- Recorded data -
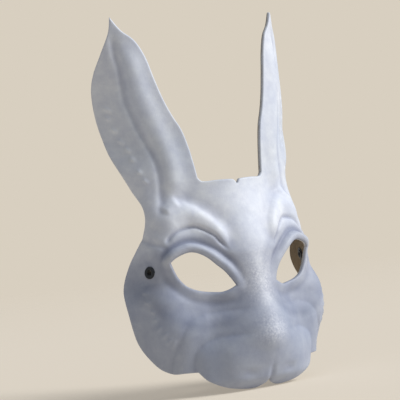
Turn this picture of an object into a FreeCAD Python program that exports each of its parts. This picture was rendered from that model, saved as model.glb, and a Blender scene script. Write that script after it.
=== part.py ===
import FreeCAD, Part
import math
import os

# A rabbit half mask of one moulded leather sheet with two riveted eyelets. Millimetres,
# +Z up, the face looks along -Y, +X is to the wearer's left.
# The sheet is set out by two coordinates: a, the distance round the mask from its centre
# plane, and z, the height. wrap() bends the sheet round the head, relief() moulds it.

os.makedirs("parts", exist_ok=True)

Vec = FreeCAD.Vector
Vec2 = FreeCAD.Base.Vector2d

LEATHER = 3.0             # thickness of the sheet
GRID = 4.0                # spacing of the surface poles on the sheet
HALF_SHEET = 124.0        # half width of the sheet that carries poles
SHEET_FOOT = -92.0        # lowest and highest row of poles
SHEET_TOP = 216.0

# Degrees the sheet turns back on each side of the centre line, by height
CENTRE_FOLD = ((-78, 25), (-60, 23.5), (-10, 8.8), (20, 21.4), (50, 22.8), (75, 25), (110, 27), (200, 30))
FOLD_REACH = 20.0         # distance over which most of the centre fold happens
TEMPLE_ANGLE = 74.0       # degrees the sheet faces away from the front at the temple
TURN_FROM = 53.0          # distance from the centre where the temple turn begins
TURN_TO = ((-10, 87.5), (20, 82))   # and where it ends, by height
EAR_FROM = 60.0           # heights between which the temple turn dies out
EAR_TO = 110.0
# The outer half of each ear is turned back along a line: height, distance of that line
# from the centre; height, degrees
EAR_LINE = ((60, 57), (85, 57), (107, 63.5), (129, 72), (150, 76), (190, 81))
EAR_TURN = ((82, 0), (112, 20), (150, 20), (175, 18), (200, 12))

# Profile of the centre line from lip to forehead: height, position along Y
PROFILE = ((-78, -12), (-60, -10.7), (-35, -10.4), (0, -4.1), (25, -12.8), (50, -4.7), (75, 0.3), (130, 0.3))

# Edge of the sheet from the forehead crease round to the lip, on one side of the centre.
# Each run is smooth and meets the next in a corner.
EDGE_RUNS = (
    ((0, 73.4), (3, 75.0), (15, 75.6), (26, 75.6), (29.5, 78.5)),
    ((29.5, 78.5), (30.7, 86.5), (33.5, 101), (37.2, 114), (42.8, 125), (48, 137.5), (52.7, 152.5),
     (57.5, 169), (64, 181.5), (73, 189.8), (80.2, 200)),
    ((80.2, 200), (82.5, 188.5), (90, 174), (97.5, 159.5), (100.5, 146), (99, 125.5), (93.7, 105),
     (86.2, 88.5), (79.8, 73.5), (73.8, 60.5), (76, 48), (84.5, 37.5), (93, 29.5), (99.8, 21), (103.3, 8),
     (104, -10), (99, -33.5), (83, -51), (70.5, -58.3), (60, -58.8), (51, -59)),
    ((51, -59), (43.8, -66.8), (30, -73), (12, -75.5), (3, -73), (0, -69.8)),
)

# Edge of the eye opening: upper run from the inner to the outer corner, lower run back
EYE_UPPER = ((17, -1.2), (19.4, 5), (24, 11.3), (30, 16.2), (35.5, 20.5), (40.5, 23.5), (45, 25.4),
             (49.5, 26), (54.5, 25), (59.5, 23), (62.8, 20.3))
EYE_LOWER = ((62.8, 20.3), (61, 16.5), (57, 9.5), (53.5, 5), (50, 1.2), (45.5, -1.2), (39.5, -2.8),
             (32.5, -4.2), (26.5, -5), (21.5, -4.2), (17, -1.2))

RIM_UPPER = 3.4           # height of the rolled band above the eye
RIM_LOWER = 2.4           # height of the lip below it

# Nose: height of the ridge and half width of its foot, by height on the mask
NOSE = ((-78, 0), (-60, 3), (-48, 8), (-36, 13.5), (-22, 16), (-8, 14.5), (0, 13.3), (6, 11), (13, 6.9),
        (20, 3.1), (27, 1.3), (42, 0.9), (62, 0))
NOSE_HALF = ((-50, 44), (0, 37), (40, 34))

# Moulded strokes: path on the sheet, height, width to the left and right of travel,
# share of the length over which each end fades
STROKES = (
    # brow lobe over the eye
    (((68, 40), (61, 46), (53, 51), (43, 53), (34.5, 49), (28, 43), (23.5, 36.5), (20.5, 28)),
     3.6, 8.0, 8.0, 0.25, 0.2),
    # furrow above the brow lobe
    (((50, 68), (45, 65.5), (37, 61), (30, 55.5), (24, 49), (20, 43), (17.8, 38), (17.5, 32), (18.5, 22)),
     -2.2, 3.4, 7.0, 0.2, 0.25),
    # hollow of the lid between rim and brow
    (((66, 31), (57, 37), (50, 40), (42, 40.5), (34, 37), (28, 30)), -1.4, 4.0, 4.0, 0.2, 0.2),
    # parting below the nose
    (((0, -47), (0, -58), (0, -100)), -2.6, 3.4, 3.4, 0.15, 0.0),
    # fold along the ear, its roll on the inner side and the roll's foot
    (((80, 194), (79.5, 174.5), (77, 163), (76, 148.5), (75, 138.5), (72, 129), (68.5, 118.5), (63.5, 107),
      (59, 95.5), (57, 85), (57, 72.5), (59.5, 61), (64, 47)), -1.6, 3.4, 5.0, 0.12, 0.15),
    (((70, 172), (68, 158), (65, 142), (60, 126), (54, 107), (50, 92), (48.5, 78), (48, 64)),
     3.0, 8.0, 6.0, 0.3, 0.12),
    (((60, 55), (53, 59.5), (45.5, 63)), 1.6, 3.6, 4.5, 0.25, 0.3),
    # step where the ear meets the cheek
    (((86, 40), (79.5, 37), (74, 34.5), (68.5, 32.5), (63, 32)), -1.3, 3.4, 4.0, 0.1, 0.2),
)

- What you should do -
All of the data shown above must be copied exactly.

- Solution for this task -
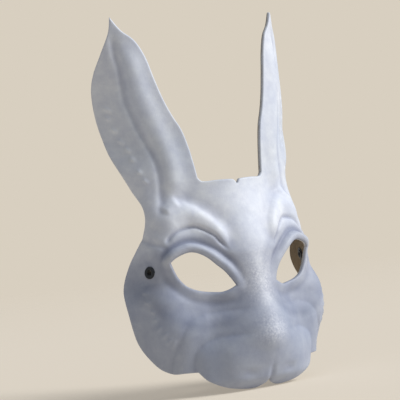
Turn this picture of an object into a FreeCAD Python program that exports each of its parts. This picture was rendered from that model, saved as model.glb, and a Blender scene script. Write that script after it.
=== part.py ===
import FreeCAD, Part
import math
import os

# A rabbit half mask of one moulded leather sheet with two riveted eyelets. Millimetres,
# +Z up, the face looks along -Y, +X is to the wearer's left.
# The sheet is set out by two coordinates: a, the distance round the mask from its centre
# plane, and z, the height. wrap() bends the sheet round the head, relief() moulds it.

os.makedirs("parts", exist_ok=True)

Vec = FreeCAD.Vector
Vec2 = FreeCAD.Base.Vector2d

LEATHER = 3.0             # thickness of the sheet
GRID = 4.0                # spacing of the surface poles on the sheet
HALF_SHEET = 124.0        # half width of the sheet that carries poles
SHEET_FOOT = -92.0        # lowest and highest row of poles
SHEET_TOP = 216.0

# Degrees the sheet turns back on each side of the centre line, by height
CENTRE_FOLD = ((-78, 25), (-60, 23.5), (-10, 8.8), (20, 21.4), (50, 22.8), (75, 25), (110, 27), (200, 30))
FOLD_REACH = 20.0         # distance over which most of the centre fold happens
TEMPLE_ANGLE = 74.0       # degrees the sheet faces away from the front at the temple
TURN_FROM = 53.0          # distance from the centre where the temple turn begins
TURN_TO = ((-10, 87.5), (20, 82))   # and where it ends, by height
EAR_FROM = 60.0           # heights between which the temple turn dies out
EAR_TO = 110.0
# The outer half of each ear is turned back along a line: height, distance of that line
# from the centre; height, degrees
EAR_LINE = ((60, 57), (85, 57), (107, 63.5), (129, 72), (150, 76), (190, 81))
EAR_TURN = ((82, 0), (112, 20), (150, 20), (175, 18), (200, 12))

# Profile of the centre line from lip to forehead: height, position along Y
PROFILE = ((-78, -12), (-60, -10.7), (-35, -10.4), (0, -4.1), (25, -12.8), (50, -4.7), (75, 0.3), (130, 0.3))

# Edge of the sheet from the forehead crease round to the lip, on one side of the centre.
# Each run is smooth and meets the next in a corner.
EDGE_RUNS = (
    ((0, 73.4), (3, 75.0), (15, 75.6), (26, 75.6), (29.5, 78.5)),
    ((29.5, 78.5), (30.7, 86.5), (33.5, 101), (37.2, 114), (42.8, 125), (48, 137.5), (52.7, 152.5),
     (57.5, 169), (64, 181.5), (73, 189.8), (80.2, 200)),
    ((80.2, 200), (82.5, 188.5), (90, 174), (97.5, 159.5), (100.5, 146), (99, 125.5), (93.7, 105),
     (86.2, 88.5), (79.8, 73.5), (73.8, 60.5), (76, 48), (84.5, 37.5), (93, 29.5), (99.8, 21), (103.3, 8),
     (104, -10), (99, -33.5), (83, -51), (70.5, -58.3), (60, -58.8), (51, -59)),
    ((51, -59), (43.8, -66.8), (30, -73), (12, -75.5), (3, -73), (0, -69.8)),
)

# Edge of the eye opening: upper run from the inner to the outer corner, lower run back
EYE_UPPER = ((17, -1.2), (19.4, 5), (24, 11.3), (30, 16.2), (35.5, 20.5), (40.5, 23.5), (45, 25.4),
             (49.5, 26), (54.5, 25), (59.5, 23), (62.8, 20.3))
EYE_LOWER = ((62.8, 20.3), (61, 16.5), (57, 9.5), (53.5, 5), (50, 1.2), (45.5, -1.2), (39.5, -2.8),
             (32.5, -4.2), (26.5, -5), (21.5, -4.2), (17, -1.2))

RIM_UPPER = 3.4           # height of the rolled band above the eye
RIM_LOWER = 2.4           # height of the lip below it

# Nose: height of the ridge and half width of its foot, by height on the mask
NOSE = ((-78, 0), (-60, 3), (-48, 8), (-36, 13.5), (-22, 16), (-8, 14.5), (0, 13.3), (6, 11), (13, 6.9),
        (20, 3.1), (27, 1.3), (42, 0.9), (62, 0))
NOSE_HALF = ((-50, 44), (0, 37), (40, 34))

# Moulded strokes: path on the sheet, height, width to the left and right of travel,
# share of the length over which each end fades
STROKES = (
    # brow lobe over the eye
    (((68, 40), (61, 46), (53, 51), (43, 53), (34.5, 49), (28, 43), (23.5, 36.5), (20.5, 28)),
     3.6, 8.0, 8.0, 0.25, 0.2),
    # furrow above the brow lobe
    (((50, 68), (45, 65.5), (37, 61), (30, 55.5), (24, 49), (20, 43), (17.8, 38), (17.5, 32), (18.5, 22)),
     -2.2, 3.4, 7.0, 0.2, 0.25),
    # hollow of the lid between rim and brow
    (((66, 31), (57, 37), (50, 40), (42, 40.5), (34, 37), (28, 30)), -1.4, 4.0, 4.0, 0.2, 0.2),
    # parting below the nose
    (((0, -47), (0, -58), (0, -100)), -2.6, 3.4, 3.4, 0.15, 0.0),
    # fold along the ear, its roll on the inner side and the roll's foot
    (((80, 194), (79.5, 174.5), (77, 163), (76, 148.5), (75, 138.5), (72, 129), (68.5, 118.5), (63.5, 107),
      (59, 95.5), (57, 85), (57, 72.5), (59.5, 61), (64, 47)), -1.6, 3.4, 5.0, 0.12, 0.15),
    (((70, 172), (68, 158), (65, 142), (60, 126), (54, 107), (50, 92), (48.5, 78), (48, 64)),
     3.0, 8.0, 6.0, 0.3, 0.12),
    (((60, 55), (53, 59.5), (45.5, 63)), 1.6, 3.6, 4.5, 0.25, 0.3),
    # step where the ear meets the cheek
    (((86, 40), (79.5, 37), (74, 34.5), (68.5, 32.5), (63, 32)), -1.3, 3.4, 4.0, 0.1, 0.2),
)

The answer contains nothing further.